Without doubt, Leeds, buoyed by the return of Pablo Hernandez, played some excellent stuff. From one flank to the other, searching, arching passes. From the back, judicious and intricate attacks. Off the ball, hunting in packs. It was a rather more accomplished showing than the one they had produced a few days prior.
But it was so very facile. Like winning a boxing match against somebody with a broken arm. Or beating up that etiolated ginger kid who wears glasses and trades Pokemon cards in the playground. A hollow triumph. Not a great deal of which to proud. Ipswich made plain their hopelessness with several stray passess and an impotence in attack throughout the game.
Yet it was nonetheless a victory as every bit important as the decimations of Derby, Stoke and Norwich, all rather more esteemed opponents. Those of us possessed with even a modicum of sensibility will know that United will not get very far by being flat-track bullies, but will also acknowledge the importance of boosting morale, winning matches and keeping a hostile press off their backs.
Now the collective focus shifts to today’s visit of Nottingham Forest. If one can peer through the impenetrable, confused haze consisting of hackneyed arguments about the miners’ strike and whether or not Arthur Scargill was a froward bolshie buffoon (he was), they will make out the outline of a much tougher opponent. For starters, they have strikers who can muster efforts on target and defenders who do not try to catch butterflies as crosses fly into their box as the staggeringly useless Matthew Pennington does. With a good, experienced English core coupled with a sprinkling of foreign flair, United must be regardful of the threat Forest pose.

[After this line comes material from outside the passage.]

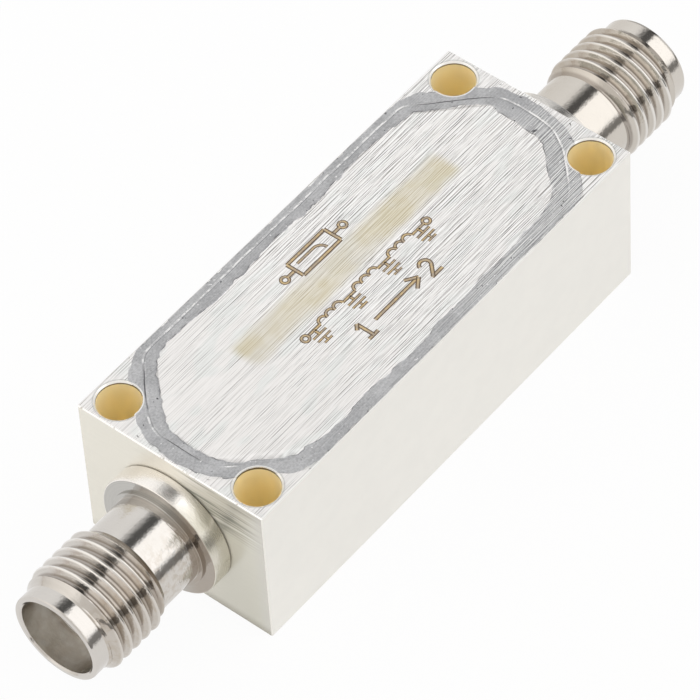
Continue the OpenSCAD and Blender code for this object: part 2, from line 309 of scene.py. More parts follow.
# Places along the axis, in metres, between which a reflection goes from the far tone to white
FLOOR_TURNS_WHITE = (-0.110, -0.020)


def floor_finish():
    material = bpy.data.materials.new("floor_white")
    material.use_nodes = True
    tree = material.node_tree
    tree.nodes.remove(tree.nodes["Principled BSDF"])
    wire = Wire(tree)
    lit = wire.node("BsdfDiffuse", (), {"Color": FLOOR_CARD})
    x = wire.node("TexCoord", out=OBJECT_PLACE).parts()[0]
    is_camera, is_glossy, is_transmission = [
        wire.node("LightPath", out=ray) for ray in (CAMERA_RAY, GLOSSY_RAY, TRANSMISSION_RAY)]
    white = (x.ramp(*FLOOR_TURNS_WHITE) + is_camera).capped()
    own = wire.node("Emission", (), {"Color": white.mix(FLOOR_FAR_TONE, FLOOR_WHITE),
                                     "Strength": 1.0})
    share = is_camera * FLOOR_OWN_WHITE + (is_glossy + is_transmission) * FLOOR_REFLECTED_WHITE
    both = wire.node("MixShader", (), {0: share, 1: lit, 2: own})
    tree.links.new(both.socket, tree.nodes["Material Output"].inputs["Surface"])
    return material


floor_white = floor_finish()
print("floor nodes:", len(floor_white.node_tree.nodes))

# %% Lay the floor and stand the flag
FLOOR_SIZE = 6.0
FLAG_PLACE = Vector((20, -45, 6.75)) * MM
FLAG_LENGTH = 260 * MM
FLAG_HEIGHT = 13.5 * MM
FLAG_GREY = (0.3, 0.3, 0.3, 1)


def as_object(bm, name, material):
    """Turns a bmesh into an object that wears one material."""
    mesh = bpy.data.meshes.new(name)
    bm.to_mesh(mesh)
    bm.free()
    mesh.materials.append(material)
    made = bpy.data.objects.new(name, mesh)
    scene.collection.objects.link(made)
    print(name, "faces:", len(mesh.polygons))
    return made


def stage_card(name, material, matrix):
    """A flat unit square, placed by a matrix."""
    bm = bmesh.new()
    bmesh.ops.create_grid(bm, x_segments=1, y_segments=1, size=0.5, matrix=matrix)
    card = as_object(bm, name, material)
    return card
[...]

Aitor Karanka’s teams also seem to bear some sort of refined footballing evil. They are calculated and conservative and have an innate hostility to attractive football of any kind. All this elicits a profound revulsion from many of their rivals. They are the antithesis of Marcelo Bielsa’s Leeds in a plethora of ways and there can be no doubt that they will keep affairs tight at the back and attempt to extract through parasitical means a good result.

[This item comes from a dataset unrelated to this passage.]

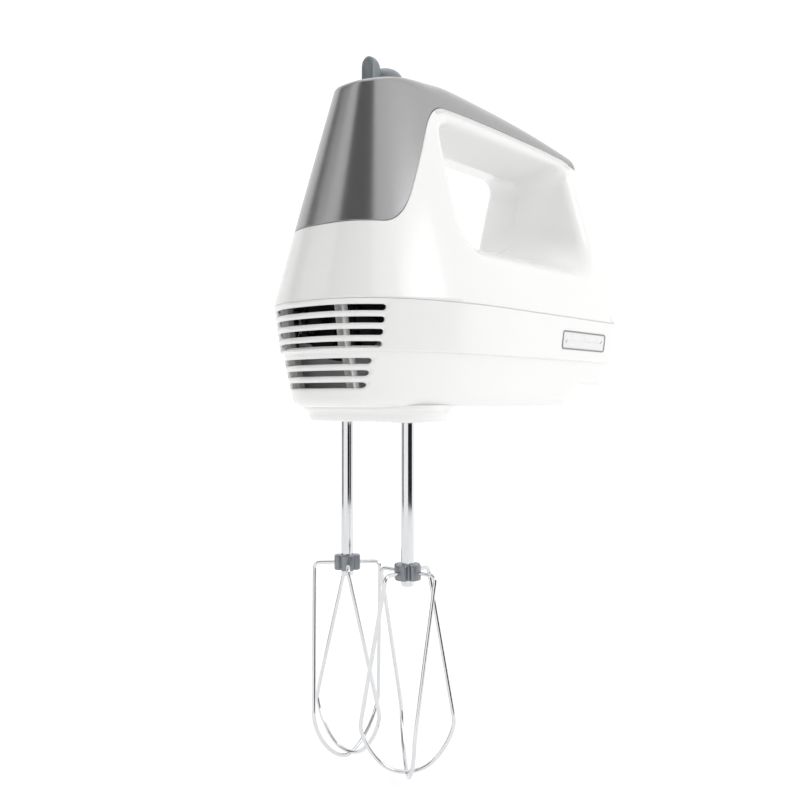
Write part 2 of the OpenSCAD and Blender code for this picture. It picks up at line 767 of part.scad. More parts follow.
module whisk_loop(hand, turn, rise) {
    half = half_loop(hand, rise);
    m = len(half);
    far = [for (p = half) on_plan(p, turn)];
    near = [for (i = [m - 2:-1:0]) on_plan([half[i][0], half[i][1] + 180, half[i][2]], turn)];
    path = concat(far, near);
    turns = concat([for (p = half) p[1]], [for (i = [m - 2:-1:0]) half[i][1]]);
    n = len(path);
    loft([for (i = [0:n - 1])
        let (t = unit(path[min(i + 1, n - 1)] - path[max(i - 1, 0)]),
            side = [-sin(turn + turns[i]), cos(turn + turns[i]), 0],
            b = unit(side - t * (side * t)),
            c = cross(t, b))
        [for (k = [0:7]) path[i] + wire_d / 2 * (cos(-45 * k) * b + sin(-45 * k) * c)]]);
}
module whisk(s, hand, turn) {
    color("silver") translate([0, s * gap_y, 0]) {
        whisk_loop(hand, turn, wire_d + 0.25);
        whisk_loop(hand, turn + 90, 0);
    }
}

// ---------- controls ----------

module control_frame() {
    color("dimgray") difference() {
        block(-15, open_x0 - wall - 0.9, -9, 9, frame_z, frame_z + frame_t);
        translate([rod_x, 0, frame_z - 1]) cylinder(h = frame_t + 2, d = rod_d + 2 * fit);
        for (s = [-1, 1]) translate([12, frame_screw_y * s, frame_z - 1])
            cylinder(h = frame_t + 2, d = 2.2);
    }
}
module control_frame_screws() {
    color("silver") for (s = [-1, 1]) translate([12, frame_screw_y * s, frame_z + frame_t])
        rotate([180, 0, 0]) screw(7, 2, 3.6);
}
module speed_switch() {
    color("darkslategray") {
        block(-14.5, -1, -7, 7, frame_z + frame_t, frame_z + frame_t + 11);
        block(-10, -5, -2, 2, frame_z + frame_t + 11, frame_z + frame_t + 13);
    }
}
module ejector_spring() {
    color("silver") translate([rod_x, 0, frame_z + frame_t])
        spring(rod_top - 8 - frame_z - frame_t, rod_d + 2.6, 0.9, 6);
}
// Yoke with the two ejector pins, and the push rod with its collar
module ejector_yoke() {
    color("ivory") difference() {
        union() {
            block(-4, 4, -gap_y - 3, gap_y + 3, yoke_z, yoke_z + yoke_h);
            block(0, rod_x + 4, -4, 4, yoke_z, yoke_z + yoke_h);
            for (s = [-1, 1]) translate([0, s * gap_y, stem_top + slip])
                cylinder(h = yoke_z + 1 - stem_top - slip, d = pin_d);
            translate([rod_x, 0, yoke_z]) cylinder(h = rod_top - yoke_z, d = rod_d);
            translate([rod_x, 0, rod_top - 8]) cylinder(h = 2, d = rod_d + 4);
        }
        translate([rod_x, 0, rod_top - 13]) cylinder(h = 14, d = 6 + 2 * fit);
    }
}
module speed_lever() {
    r = lever_hub_d / 2;
    color("slategray") difference() {
        union() {
            translate([rod_x, 0, rod_top - 12.5]) cylinder(h = 14, d = 6);
            translate([rod_x, 0, rod_top + slip]) cylinder(h = body_h - 3.3 - rod_top, d = lever_hub_d);
            translate([rod_x, 0, 0]) intersection() {
                translate([0, 0, lever_top - r - 0.2]) sphere(r = r + 0.2);
                translate([0, 0, body_h - 3.5]) cylinder(h = 12, r = r);
            }
            block(-6.4, rod_x, -3.5, 3.5, crest(-6.4) - 2, tab_top - 7);
            translate([-6.4, 0, tab_top - 3.5]) rotate([0, 90, 0]) cylinder(h = 4.7, d = 7);
            block(-6.4, -1.7, -3.5, 3.5, tab_top - 8, tab_top - 3.5);
        }
        translate([-12.6, 0, tab_top - 5.5]) sphere(r = 6.9);
    }
}
module boost_button() {
    color("slategray") translate([boost_x, 0, 0]) {
        translate([0, 0, flange_z]) cylinder(h = 2.4, d = boost_d + 3);
        translate([0, 0, flange_z + 1.9]) cylinder(h = wall + 2.4, d = boost_d);
        translate([0, 0, crest(boost_x) + 0.9]) cylinder(h = 0.7, d1 = boost_d, d2 = boost_d - 1.4);
        translate([0, 0, board_z + 4 + boost_travel]) cylinder(h = 6, d = 4);
    }
}
module boost_switch() {
    color("darkslategray") block(boost_x - 6.5, boost_x + 6.5, -6, 6, board_z - 1, board_z + 3.4);
}
module boost_spring() {
    z0 = board_z + 3.4;
    color("silver") translate([boost_x, 0, z0])
        spring(flange_z - z0, 8, 0.6, 4);
}
module circuit_board() {
    color("darkgreen") difference() {
        block(42, 100, -10, 10, board_z, board_z + 1.6);
        for (x = [48, 92]) translate([x, 0, board_z - 1]) cylinder(h = 4, d = 2.2);
    }
}
module board_components() {
    z = board_z + 1.6;
    color("black") {
        block(55, 66, -8, -1, z, z + 5);
        block(55, 63, 2, 8, z, z + 3.4);
        for (x = [70, 76, 82]) translate([x, 3.5, z]) cylinder(h = 4.6, d = 4.6);
        for (x = [71, 78]) block(x, x + 5, -7, -4, z, z + 2.2);
    }
}
module board_screws() {
    color("silver") for (x = [48, 92]) translate([x, 0, board_z + 1.6])
        rotate([180, 0, 0]) screw(6, 2, 3.8);
}

// ---------- mains inlet ----------

module cord_gland() {
    color("dimgray") translate([rear_x - 18, 0, notch_z]) difference() {
        union() {
            cylinder(h = 10, d = 12);
            translate([0, 0, floor_t]) cylinder(h = 1.6, d = 16);
        }
        translate([0, 0, -1]) cylinder(h = 12, d = 7.2);
    }
}
module cord_clamp() {
    color("dimgray") difference() {
        block(rear_x - 31, rear_x - 25, -10, 10, notch_z + 11, notch_z + 14);
        at_pair([rear_x - 28, 7]) translate([0, 0, notch_z + 10]) cylinder(h = 5, d = 2.4);
    }
}
module clamp_screws() {
    color("silver") at_pair([rear_x - 28, 7]) translate([0, 0, notch_z + 14])
        rotate([180, 0, 0]) screw(9, 2.2, 4);
}
module housing_screws() {
    color("silver") at_housing_screws() translate([0, 0, seat_z]) screw(screw_l);
}

upper_housing();
lower_housing();
handle_cover();
badge_plate();
gear_case();
gear_cover();
gear_case_screws();
gear_cover_screws();
spindle_bushes();
front_bearing();
rear_bearing();
motor_stator();
field_coils();
motor_spacers();
motor_screws();
rear_bracket();
brush_holders();
carbon_brushes();
brush_springs();
control_frame();
control_frame_screws();
speed_switch();
ejector_spring();
boost_switch();
boost_spring();
circuit_board();
board_components();
board_screws();
cord_gland();
cord_clamp();
clamp_screws();
housing_screws();
ejector_yoke();
speed_lever();
boost_button();
armature_shaft();
armature_core();
armature_windings();
commutator();
cooling_fan();
spindle(-1);  // spindle_near
spindle(1);  // spindle_far
wheel(-1, 90);  // worm_wheel_near
wheel(1, -90 + 180 / wheel_teeth);  // worm_wheel_far
beater_stem(-1);  // beater_near_stem
beater_collar(-1, 0);  // beater_near_collar
whisk(-1, -1, 0);  // beater_near_whisk
beater_stem(1);  // beater_far_stem
beater_collar(1, 45);  // beater_far_collar
whisk(1, 1, 45);  // beater_far_whisk
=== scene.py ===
"""Hand mixer: the finished surfaces, materials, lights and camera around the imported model.

Lengths inside this file are millimetres unless a name says otherwise; they turn into
metres only where a mesh, a light or the camera is made.
"""

import json
import math

import bmesh
import bpy
import numpy as np
from bpy.props import FloatProperty, FloatVectorProperty
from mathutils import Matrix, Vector


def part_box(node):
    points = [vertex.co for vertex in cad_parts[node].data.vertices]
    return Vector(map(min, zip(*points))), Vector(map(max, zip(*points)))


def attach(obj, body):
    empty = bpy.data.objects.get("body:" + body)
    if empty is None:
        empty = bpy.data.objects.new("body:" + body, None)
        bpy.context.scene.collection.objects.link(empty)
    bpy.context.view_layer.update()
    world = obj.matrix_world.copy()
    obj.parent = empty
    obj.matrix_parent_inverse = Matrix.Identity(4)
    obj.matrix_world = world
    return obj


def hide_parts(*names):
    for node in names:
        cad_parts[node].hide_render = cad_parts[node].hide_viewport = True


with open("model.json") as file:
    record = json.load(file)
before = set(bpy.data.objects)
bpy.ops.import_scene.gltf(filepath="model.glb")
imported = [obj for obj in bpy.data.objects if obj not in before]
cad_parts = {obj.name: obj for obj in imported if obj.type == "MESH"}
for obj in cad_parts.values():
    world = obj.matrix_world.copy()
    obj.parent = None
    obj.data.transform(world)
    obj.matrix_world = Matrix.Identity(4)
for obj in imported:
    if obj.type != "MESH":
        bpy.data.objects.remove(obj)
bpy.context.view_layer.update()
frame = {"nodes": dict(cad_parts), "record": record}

bl_info = {
    "name": "Hand Mixer",
    "version": (1, 0, 0),
    "blender": (4, 5, 0),
    "location": "3D View > Sidebar > Mixer",
    "description": "Builds a hand mixer's housings, controls, beaters, materials and studio",
    "category": "Object",
}

MM = 0.001


def node_box(name):
    """Lowest and highest corner of a CAD node, in millimetres."""
    low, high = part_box(name)
    return np.array(low) / MM, np.array(high) / MM


UPPER_LOW, UPPER_HIGH = node_box("upper_housing")
LOWER_LOW, _ = node_box("lower_housing")
COVER_LOW, COVER_HIGH = node_box("handle_cover")
LEVER_LOW, LEVER_HIGH = node_box("speed_lever")
BOOST_LOW, BOOST_HIGH = node_box("boost_button")
BADGE_LOW, BADGE_HIGH = node_box("badge_plate")
NEAR_STEM_LOW, NEAR_STEM_HIGH = node_box("beater_near_stem")
FAR_STEM_LOW, FAR_STEM_HIGH = node_box("beater_far_stem")
NEAR_COLLAR_LOW, NEAR_COLLAR_HIGH = node_box("beater_near_collar")
WHISK_LOW, _ = node_box("beater_near_whisk")


def linear(hex_colour, alpha=1.0):
    """An sRGB hex colour such as 'f2f2f0' as linear red, green, blue and alpha."""
    srgb = [int(hex_colour[i : i + 2], 16) / 255 for i in (0, 2, 4)]
    return [c / 12.92 if c <= 0.04045 else ((c + 0.055) / 1.055) ** 2.4 for c in srgb] + [alpha]


# ---------------------------------------------------------------- sizes a user may change


def millimetres(name, about, value):
    """A property that holds a length in millimetres."""
    return FloatProperty(name=name, description=about, default=float(value), min=0.0)


def colour(name, about, hex_colour):
    """A property that holds a linear colour, given as sRGB hex."""
    return FloatVectorProperty(name=name, description=about, subtype="COLOR", size=4, min=0, max=1,
                               default=linear(hex_colour))


class HousingSizes(bpy.types.PropertyGroup):
    """Sizes of the moulded housings."""

    wall: millimetres("Wall", "Thickness of the moulded wall", 2.4)
    handle_width: millimetres("Handle width", "Width of the handle at its seam", 46)
    top_round: millimetres("Top round", "Radius of the edge along the top of the handle", 11)
    front_round: millimetres("Front round", "Radius of the edge over the nose", 1.9)
    rim_round: millimetres("Rim round", "Reach of the soft edge round the finger opening", 5)
    belly_round: millimetres("Belly round", "Radius of the bottom edge", 4)
    seam_gap: millimetres("Seam gap", "How far each moulding stops short of a seam", 0.16)
    slot_height: millimetres("Slot height", "Height of one vent slot", 2.5)
    slot_pitch: millimetres("Slot pitch", "Distance from vent slot to vent slot", 4.87)
    slot_run: millimetres("Slot run", "How far the vent slots reach back from the nose", 14.6)


class BeaterSizes(bpy.types.PropertyGroup):
    """Sizes of the two whisk beaters."""

    wire: millimetres("Wire", "Diameter of the whisk wire", 1.75)
    arm_radius: millimetres("Arm radius", "Radius where a leg leaves its arm", 15)
    bend: millimetres("Bend", "Radius of the bend between arm and leg", 2.5)
    corner_radius: millimetres("Corner radius", "Largest radius of the whisk", 20.6)
    corner_rise: millimetres("Corner rise", "Height of the widest corner over the tip", 24.3)
    leg_turn: FloatProperty(
        name="Leg turn", description="Turn of a leg from arm to corner, in degrees", default=42.5
    )


class Finishes(bpy.types.PropertyGroup):
    """Colours of the finishes."""

    white: colour("White", "Moulded white ABS", "eeeeed")
    cover: colour("Cover", "Metallic grey lacquer", "9e9e9f")
    control: colour("Control", "Satin grey ABS of the lever and the button", "7b8286")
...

For United, then, patience must be a priority. Pass. Probe. And damn well take your chances when they arise, because there is no guarantee of any more falling your way.
Leeds again have recourse to the services of Pontus Jansson, who served his ludicrous one-match suspension by missing out on Wednesday night’s defeat of Ipswich Town. However, Barry Douglas remains unavailable with a hamstring injury. Furthermore, Patrick Bamford is unable to face his former club as he is still recovering from a severe knee injury.

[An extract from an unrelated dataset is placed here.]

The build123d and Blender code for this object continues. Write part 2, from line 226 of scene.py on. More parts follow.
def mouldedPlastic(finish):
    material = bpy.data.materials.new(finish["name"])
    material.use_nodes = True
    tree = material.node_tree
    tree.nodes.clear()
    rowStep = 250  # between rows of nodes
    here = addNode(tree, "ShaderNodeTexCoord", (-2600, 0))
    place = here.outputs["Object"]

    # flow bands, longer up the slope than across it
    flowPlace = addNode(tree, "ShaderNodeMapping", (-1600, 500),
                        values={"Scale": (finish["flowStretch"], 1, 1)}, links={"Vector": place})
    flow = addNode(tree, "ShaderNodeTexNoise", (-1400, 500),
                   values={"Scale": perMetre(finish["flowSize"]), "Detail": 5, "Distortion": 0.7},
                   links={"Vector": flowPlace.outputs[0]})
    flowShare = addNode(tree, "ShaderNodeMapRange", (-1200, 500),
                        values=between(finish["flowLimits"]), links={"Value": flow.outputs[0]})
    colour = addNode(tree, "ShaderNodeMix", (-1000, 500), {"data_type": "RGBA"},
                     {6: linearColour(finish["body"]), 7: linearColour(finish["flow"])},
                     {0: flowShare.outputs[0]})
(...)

Forest are without former United wide player Sam Byram and defensive midfielders Claudio Yacob and Panagiotis Tachtsidis. Forward Lewis Grabban’s improved form of late should ensure that Algerian Hilal Soudani remains on the bench.
Recent League Form:
Nottm Forest: DDWLW
One to Watch: Pablo Hernandez, Leeds
The Spaniard returned to the starting lineup on Wednesday to devastating effect as he assisted both of United’s goals. He has acuity, technical brilliance and a penchant for the exceedingly good. Mazy dribbles and pinpoint passes are key elements of his repertoire. A key pass, a key cross, a key dribble, a key shot. He is capable of all. Players who can produce from nothing that crucial, match-winning piece of panache are worth their weight in gold; there can be no exaggeration of his importance to this team.
Referee: Geoff Eltringham
Eltringham has officiated no fewer than nine Championship matches this season, showing 25 yellow cards and one red. He oversaw United’s 3-0 defeat of Preston at Elland Road last month.
Writer’s Prediction: Leeds United 1-0 Nottingham Forest
This appears to have all the makings of a tricky match. Forest may well have had an underwhelming start, but have improved a great deal in recent weeks. They have lost just once in their last five matches. Their ruthless 3-0 defeat of Bolton Wanderers made clear their prowess. Joe Lolley and Joao Carvalho can terrorise the most seasoned full-backs. Daryl Murphy has the strength and intellect to bring others into play and make the most of aimless punts forward. Jack Colback and Adlene Guedioura are an industrious pair whose functional yet efficient work complements well the flair of those ahead of them.
But Leeds possess the necessary quality to win. To mark Kemar Roofe into silence seems an almost Sisyphean task. Pablo Hernandez could probably find the Roman Ninth Legion, such is his vision. Liam Cooper has gone from meek, lower-league misfit to dependable, commanding captain. There is then the elegance and elan of Mateusz Klich, the tenacity of Kalvin Phillips, the infrangible spirit of Luke Ayling and the sheer passion of Pontus Jansson. United’s first eleven must surely be considered one of the strongest in the division.
It will be a close match. Competitive. Scrappy. Chances will be at a premium. One has to feel that the first goal will be crucial and may very well decide the match.
If Leeds play as all know they can, they should win. They cannot afford a slipshod showing. Forest are a good team. A victory would be a good result. But a victory more often than not requires a good performance. They have been in short supply of late.